A. Allégations des plaignants

A. Allégations des plaignants
  1. 831. Dans leur communication conjointe du 14 octobre 2002, la Fédération des travailleurs du pétrole du Pérou (FETRAPEP) et le Syndicat unique des travailleurs de la raffinerie de Talara de Petróleos del Perú (SUTRETPPSA) allèguent que, le 14 mai 2002, les travailleurs du pétrole de la raffinerie de Talara, qui appartient à l’entreprise semi-publique Petróleos del Perú, ont organisé une paralysie des activités et fait usage du droit de grève pour protester contre le processus de privatisation que le gouvernement entend poursuivre. En raison de cette grève de vingt-quatre heures, suivie par la majorité des travailleurs affiliés aux syndicats, l’administration de l’entreprise Petróleos del Perú a retenu des salaires des travailleurs, en plus de l’équivalent d’un jour d’absence du travail le 14 mai, un montant correspondant au sixième de la gratification des «fiestas patrias», c’est-à-dire un sixième de la rémunération. Selon les plaignants, il s’agit d’un abus car le montant retenu est arbitraire et disproportionné pour un jour de grève puisqu’il représente une double pénalité pour un même fait.

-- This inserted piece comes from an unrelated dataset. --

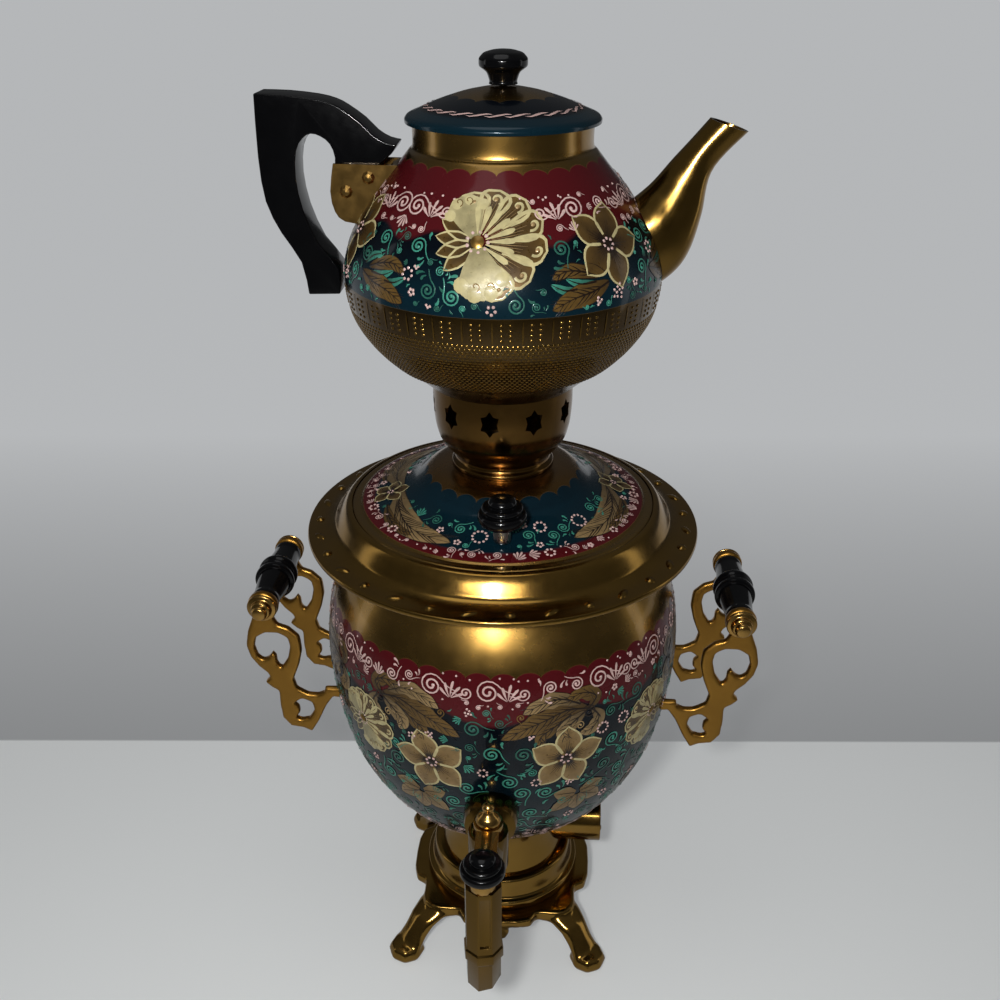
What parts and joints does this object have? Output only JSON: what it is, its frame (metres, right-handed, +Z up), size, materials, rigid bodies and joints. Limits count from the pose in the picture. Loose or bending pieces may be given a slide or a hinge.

  2. 832. Les plaignants ajoutent qu’aux termes de la convention collective en vigueur depuis plus de vingt ans les travailleurs du pétrole de cette entreprise pétrolière ont droit à une gratification de «fiestas patrias» dans le cours de l’année et à une autre gratification de «fin d’année»; ces gratifications correspondent à une rémunération mensuelle qui doit être versée aux mois de juillet et de décembre.

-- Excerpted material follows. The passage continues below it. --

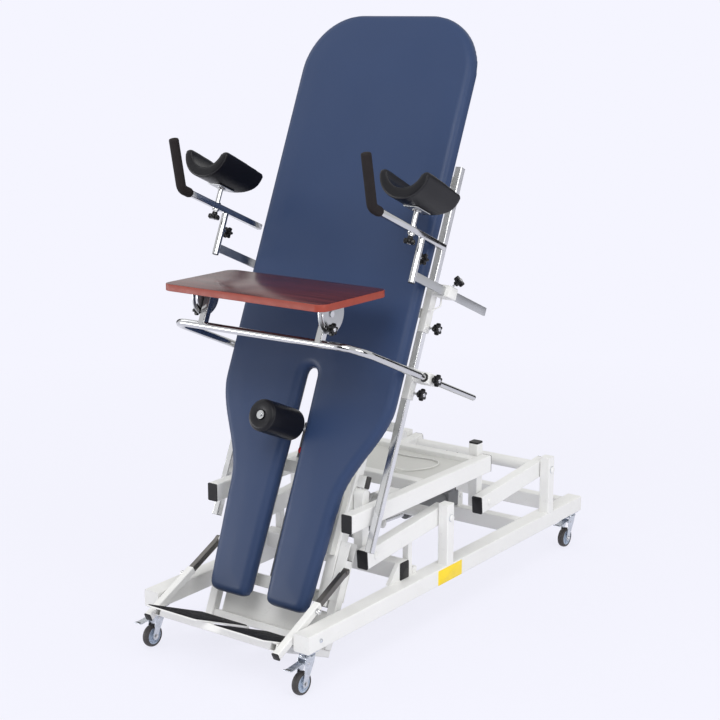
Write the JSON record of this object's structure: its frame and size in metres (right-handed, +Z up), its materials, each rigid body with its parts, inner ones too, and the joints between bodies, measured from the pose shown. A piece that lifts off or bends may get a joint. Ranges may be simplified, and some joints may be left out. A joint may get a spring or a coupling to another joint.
{
  "type": "physiotherapy tilt table",
  "caption": "Tilting treatment table on a parallelogram lift base, with a padded top split for the legs, footplates, tray, armrests and knee roll.",
  "frame": {"origin": "on the floor, in the middle of the object's length and width", "axes": "+X across the table, to the right in the picture, +Y towards the head end, +Z up"},
  "size_m": [0.924, 1.8046, 2.0015],
  "materials": {
    "white_paint": "satin white powder coat",
    "chrome": "polished",
    "zinc": "bright zinc plate",
    "black_plastic": "fine moulded grain",
    "rubber": "matt",
    "navy_vinyl": "smooth upholstery vinyl",
    "black_vinyl": "upholstery vinyl",
    "tray_laminate": "laminate with an orange edge band",
    "tyre": "grey non-marking",
    "red_plastic": "moulded",
    "grey_cable": "smooth",
    "white_board": "painted board",
    "grey_motor": "satin"
  },
  "bodies": {
    "base": {"base_rails": "white_paint", "base_uprights": "white_paint", "caster_plates": "zinc"},
    "caster_fl": {"caster_fork_fl": "zinc"},
    "wheel_fl": {"caster_wheel_fl": "tyre"},
    "pedal_fl": {"caster_pedal_fl": "zinc"},
    "caster_fr": {"caster_fork_fr": "zinc"},
    "wheel_fr": {"caster_wheel_fr": "tyre"},
    "pedal_fr": {"caster_pedal_fr": "zinc"},
    "caster_rl": {"caster_fork_rl": "zinc"},
    "wheel_rl": {"caster_wheel_rl": "tyre"},
    "pedal_rl": {"caster_pedal_rl": "zinc"},
    "caster_rr": {"caster_fork_rr": "zinc"},
    "wheel_rr": {"caster_wheel_rr": "tyre"},
    "pedal_rr": {"caster_pedal_rr": "zinc"},
    "front_arms": {"front_arms": "white_paint"},
    "rear_arms": {"rear_arms": "white_paint"},
    "lift_frame": {"lift_frame": "white_paint", "lift_frame_caps": "black_plastic", "equipment_plate": "zinc", "actuator_cable": "grey_cable"},
    "lift_motor": {"lift_motor": "grey_motor"},
    "lift_rod": {"lift_rod": "chrome"},
    "tilt_motor": {"tilt_motor": "grey_motor"},
    "tilt_rod": {"tilt_rod": "chrome"},
    "table": {"table_frame": "white_paint", "backing_board": "white_board", "pad": "navy_vinyl", "side_rails": "chrome", "index_rail": "white_paint"},
    "knee_carriage": {"knee_carriage": "chrome"},
    "knee_roll": {"knee_roll": "black_vinyl"},
    "index_plunger": {"index_plunger": "red_plastic"},
    "foot_frame": {"foot_frame": "white_paint", "brace_sleeves": "white_paint", "brace_rods": "chrome"},
    "footplate_left": {"footplate_left": "white_paint"},
    "footplate_right": {"footplate_right": "white_paint"},
    "tray_clamps": {"tray_clamps": "white_paint"},
    "tray_bar": {"tray_bar": "chrome"},
    "tray": {"tray_board": "tray_laminate", "tray_sectors": "chrome"},
    "tray_bar_knobs": {"tray_bar_knobs": "black_plastic"},
    "tray_tilt_knobs": {"tray_tilt_knobs": "black_plastic"},
    "armrest_clamp_left": {"armrest_clamp_left": "white_paint"},
    "armrest_bar_left": {"armrest_bar_left": "zinc"},
    "forearm_left": {"forearm_bar_left": "chrome", "hand_grip_left": "rubber"},
    "arm_gutter_left": {"arm_gutter_left": "black_vinyl"},
    "clamp_knob_left": {"clamp_knob_left": "black_plastic"},
    "post_knob_left": {"post_knob_left": "black_plastic"},
    "gutter_knob_left": {"gutter_knob_left": "black_plastic"},
    "armrest_clamp_right": {"armrest_clamp_right": "white_paint"},
    "armrest_bar_right": {"armrest_bar_right": "zinc"},
    "forearm_right": {"forearm_bar_right": "chrome", "hand_grip_right": "rubber"},
    "arm_gutter_right": {"arm_gutter_right": "black_vinyl"},
    "clamp_knob_right": {"clamp_knob_right": "black_plastic"},
    "post_knob_right": {"post_knob_right": "black_plastic"},
    "gutter_knob_right": {"gutter_knob_right": "black_plastic"}
  },
  "joints": [
    {"name": "swivel_fl", "type": "hinge", "parent": "base", "child": "caster_fl", "pos_m": [-0.309, -0.77473, 0.1], "axis": [0, 0, 1], "range_deg": [-180, 0]},
    {"name": "roll_fl", "type": "hinge", "parent": "caster_fl", "child": "wheel_fl", "pos_m": [-0.309, -0.80473, 0.0375], "axis": [1, 0, 0], "continuous": true},
    {"name": "brake_fl", "type": "hinge", "parent": "caster_fl", "child": "pedal_fl", "pos_m": [-0.309, -0.78873, 0.098], "axis": [1, 0, 0], "range_deg": [0, 6]},
    {"name": "swivel_fr", "type": "hinge", "parent": "base", "child": "caster_fr", "pos_m": [0.309, -0.77473, 0.1], "axis": [0, 0, 1], "range_deg": [0, 180]},
    {"name": "roll_fr", "type": "hinge", "parent": "caster_fr", "child": "wheel_fr", "pos_m": [0.309, -0.80473, 0.0375], "axis": [1, 0, 0], "continuous": true},
    {"name": "brake_fr", "type": "hinge", "parent": "caster_fr", "child": "pedal_fr", "pos_m": [0.309, -0.78873, 0.098], "axis": [1, 0, 0], "range_deg": [0, 6]},
    {"name": "swivel_rl", "type": "hinge", "parent": "base", "child": "caster_rl", "pos_m": [-0.309, 0.86226, 0.1], "axis": [0, 0, 1], "continuous": true},
    {"name": "roll_rl", "type": "hinge", "parent": "caster_rl", "child": "wheel_rl", "pos_m": [-0.309, 0.83227, 0.0375], "axis": [1, 0, 0], "continuous": true},
    {"name": "brake_rl", "type": "hinge", "parent": "caster_rl", "child": "pedal_rl", "pos_m": [-0.309, 0.84827, 0.098], "axis": [1, 0, 0], "range_deg": [0, 6]},
    {"name": "swivel_rr", "type": "hinge", "parent": "base", "child": "caster_rr", "pos_m": [0.309, 0.86226, 0.1], "axis": [0, 0, 1], "continuous": true},
    {"name": "roll_rr", "type": "hinge", "parent": "caster_rr", "child": "wheel_rr", "pos_m": [0.309, 0.83227, 0.0375], "axis": [1, 0, 0], "continuous": true},
    {"name": "brake_rr", "type": "hinge", "parent": "caster_rr", "child": "pedal_rr", "pos_m": [0.309, 0.84827, 0.098], "axis": [1, 0, 0], "range_deg": [0, 6]},
    {"name": "lift", "type": "hinge", "parent": "base", "child": "front_arms", "pos_m": [0, -0.02574, 0.355], "axis": [-1, 0, 0], "range_deg": [0, 50]},
    {"name": "level", "type": "hinge", "parent": "front_arms", "child": "lift_frame", "pos_m": [0, -0.39974, 0.322], "axis": [-1, 0, 0], "range_deg": [-50, 0]},
    {"name": "rear_lift", "type": "hinge", "parent": "base", "child": "rear_arms", "pos_m": [0, 0.66126, 0.355], "axis": [-1, 0, 0], "range_deg": [0, 50]},
    {"name": "lift_motor_pivot", "type": "hinge", "parent": "base", "child": "lift_motor", "pos_m": [0, 0.52926, 0.23], "axis": [1, 0, 0], "range_deg": [-4, 4]},
    {"name": "lift_stroke", "type": "slide", "parent": "lift_motor", "child": "lift_rod", "axis": [0, -0.9988, 0.0499], "range_m": [-0.002, 0.1]},
    {"name": "tilt", "type": "hinge", "parent": "lift_frame", "child": "table", "pos_m": [0, -0.39974, 0.515], "axis": [1, 0, 0], "range_deg": [-66.8, 0.5]},
    {"name": "tilt_motor_pivot", "type": "hinge", "parent": "lift_frame", "child": "tilt_motor", "pos_m": [0, -0.16073, 0.272], "axis": [1, 0, 0], "range_deg": [-20, 20]},
    {"name": "tilt_stroke", "type": "slide", "parent": "tilt_motor", "child": "tilt_rod", "axis": [0, -0.4882, 0.8727], "range_m": [-0.0836, 0.0026]},
    {"name": "knee_height", "type": "slide", "parent": "table", "child": "knee_carriage", "axis": [0, 0.3939, 0.9191], "range_m": [-0.275, 0.055]},
    {"name": "knee_roll_turn", "type": "hinge", "parent": "knee_carriage", "child": "knee_roll", "pos_m": [0, -0.49479, 0.73743], "axis": [0, -0.9191, 0.3939], "continuous": true},
    {"name": "index_pull", "type": "slide", "parent": "knee_carriage", "child": "index_plunger", "axis": [0, -0.9191, 0.3939], "range_m": [0, 0.008], "stiffness_N_per_m": 300},
    {"name": "footrest_height", "type": "slide", "parent": "table", "child": "foot_frame", "axis": [0, 0.3939, 0.9191], "range_m": [-0.015, 0.02]},
    {"name": "footplate_left_fold", "type": "hinge", "parent": "foot_frame", "child": "footplate_left", "pos_m": [0, -0.63754, 0.06423], "axis": [-1, 0, 0], "range_deg": [0, 35]},
    {"name": "footplate_right_fold", "type": "hinge", "parent": "foot_frame", "child": "footplate_right", "pos_m": [0, -0.63754, 0.06423], "axis": [-1, 0, 0], "range_deg": [0, 35]},
    {"name": "tray_height", "type": "slide", "parent": "table", "child": "tray_clamps", "axis": [0, 0.3939, 0.9191], "range_m": [-0.11, 0.08]},
    {"name": "tray_reach", "type": "slide", "parent": "tray_clamps", "child": "tray_bar", "axis": [0, -0.9191, 0.3939], "range_m": [0, 0.25]},
    {"name": "tray_tilt", "type": "hinge", "parent": "tray_bar", "child": "tray", "pos_m": [0, -0.57304, 1.13109], "axis": [1, 0, 0], "range_deg": [-20, 70]},
    {"name": "tray_bar_knobs_turn", "type": "hinge", "parent": "tray_clamps", "child": "tray_bar_knobs", "pos_m": [0, -0.22765, 0.8797], "axis": [1, 0, 0], "continuous": true},
    {"name": "tray_tilt_knobs_turn", "type": "hinge", "parent": "tray_bar", "child": "tray_tilt_knobs", "pos_m": [0, -0.59117, 1.08881], "axis": [1, 0, 0], "continuous": true},
    {"name": "armrest_height_left", "type": "slide", "parent": "table", "child": "armrest_clamp_left", "axis": [0, 0.3939, 0.9191], "range_m": [-0.02, 0.2]},
    {"name": "armrest_reach_left", "type": "slide", "parent": "armrest_clamp_left", "child": "armrest_bar_left", "axis": [0, -0.9191, 0.3939], "range_m": [-0.06, 0.04]},
    {"name": "forearm_turn_left", "type": "hinge", "parent": "armrest_bar_left", "child": "forearm_left", "pos_m": [-0.372, -0.3443, 1.33225], "axis": [0, 0.3939, 0.9191], "range_deg": [-5, 20]},
    {"name": "gutter_turn_left", "type": "hinge", "parent": "forearm_left", "child": "arm_gutter_left", "pos_m": [-0.372, -0.36452, 1.41707], "axis": [0, 0.3939, 0.9191], "range_deg": [-15, 15]},
    {"name": "clamp_knob_turn_left", "type": "hinge", "parent": "armrest_clamp_left", "child": "clamp_knob_left", "pos_m": [-0.386, -0.10631, 1.16279], "axis": [-0.7071, 0.2786, 0.6499], "continuous": true},
    {"name": "post_knob_turn_left", "type": "hinge", "parent": "armrest_bar_left", "child": "post_knob_left", "pos_m": [-0.372, -0.33577, 1.30139], "axis": [0, -0.9191, 0.3939], "continuous": true},
    {"name": "gutter_knob_turn_left", "type": "hinge", "parent": "arm_gutter_left", "child": "gutter_knob_left", "pos_m": [-0.372, -0.38619, 1.36652], "axis": [0, 0.3939, 0.9191], "continuous": true},
    {"name": "armrest_height_right", "type": "slide", "parent": "table", "child": "armrest_clamp_right", "axis": [0, 0.3939, 0.9191], "range_m": [-0.02, 0.2]},
    {"name": "armrest_reach_right", "type": "slide", "parent": "armrest_clamp_right", "child": "armrest_bar_right", "axis": [0, -0.9191, 0.3939], "range_m": [0, 0.1]},
    {"name": "forearm_turn_right", "type": "hinge", "parent": "armrest_bar_right", "child": "forearm_right", "pos_m": [0.372, -0.27996, 1.30467], "axis": [0, 0.3939, 0.9191], "range_deg": [-20, 5]},
    {"name": "gutter_turn_right", "type": "hinge", "parent": "forearm_right", "child": "arm_gutter_right", "pos_m": [0.372, -0.30937, 1.39344], "axis": [0, 0.3939, 0.9191], "range_deg": [-15, 15]},
    {"name": "clamp_knob_turn_right", "type": "hinge", "parent": "armrest_clamp_right", "child": "clamp_knob_right", "pos_m": [0.386, -0.10631, 1.16279], "axis": [0.7071, 0.2786, 0.6499], "continuous": true},
    {"name": "post_knob_turn_right", "type": "hinge", "parent": "armrest_bar_right", "child": "post_knob_right", "pos_m": [0.372, -0.27143, 1.27382], "axis": [0, -0.9191, 0.3939], "continuous": true},
    {"name": "gutter_knob_turn_right", "type": "hinge", "parent": "arm_gutter_right", "child": "gutter_knob_right", "pos_m": [0.372, -0.33104, 1.34289], "axis": [0, 0.3939, 0.9191], "continuous": true}
  ],
  "couplings": [
    {"joint": "level", "follows": "lift", "ratio": -1},
    {"joint": "rear_lift", "follows": "lift", "ratio": 1},
    {"joint": "lift_motor_pivot", "follows": "lift", "ratio": 0.021534},
    {"joint": "lift_stroke", "follows": "lift", "m_per_rad": 0.10991},
    {"joint": "tilt_motor_pivot", "follows": "tilt", "ratio": -0.16662},
    {"joint": "tilt_stroke", "follows": "tilt", "m_per_rad": 0.069987}
  ]
}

  3. 833. Selon les plaignants, le 28 mai 2002, le gouvernement a promulgué la loi no 27735 au moyen de laquelle il veut réguler l’octroi des gratifications aux travailleurs du régime de l’activité privée pour les «fiestas patrias» et Noël; en date du 4 juillet 2002, il a promulgué le règlement (décret suprême no 005-2002-TR). Il s’agit des normes dont l’entreprise Petróleos del Perú s’est servie comme justification pour la retenue double et illégale de la gratification de «fiestas patrias». En effet, elle a appliqué l’article 3, alinéa 3.4, dudit règlement qui établit que la durée de service servant au calcul du montant de la gratification sera déterminée pour chaque mois civil complet effectivement travaillé de la période considérée, disposition que les plaignants remettent en question car ils estiment qu’elle est une violation flagrante des droits du travail.

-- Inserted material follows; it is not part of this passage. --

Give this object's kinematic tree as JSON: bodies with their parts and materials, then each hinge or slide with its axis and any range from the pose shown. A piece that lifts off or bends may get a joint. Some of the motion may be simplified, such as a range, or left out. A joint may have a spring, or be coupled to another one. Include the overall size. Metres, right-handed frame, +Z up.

B. Réponse du gouvernement

B. Réponse du gouvernement
  1. 834. Dans sa communication du 19 mars 2003, le gouvernement déclare que l’octroi des gratifications de «fiestas patrias» et de Noël aux travailleurs dépendant du régime du travail du secteur privé est régi par la loi no 27735 et par le règlement de cette loi, approuvée par le décret suprême no 005-2002-TR. L’article 3.4 dudit décret no 005?2002?TR, amendé par le décret suprême no 017-2002-TR, dispose que la durée de service servant au calcul est déterminée pour chaque mois civil complet de travail effectif de la période considérée. Les jours qui ne seront pas considérés comme des jours de travail effectif seront déduits à raison d’un trentième de la fraction correspondante.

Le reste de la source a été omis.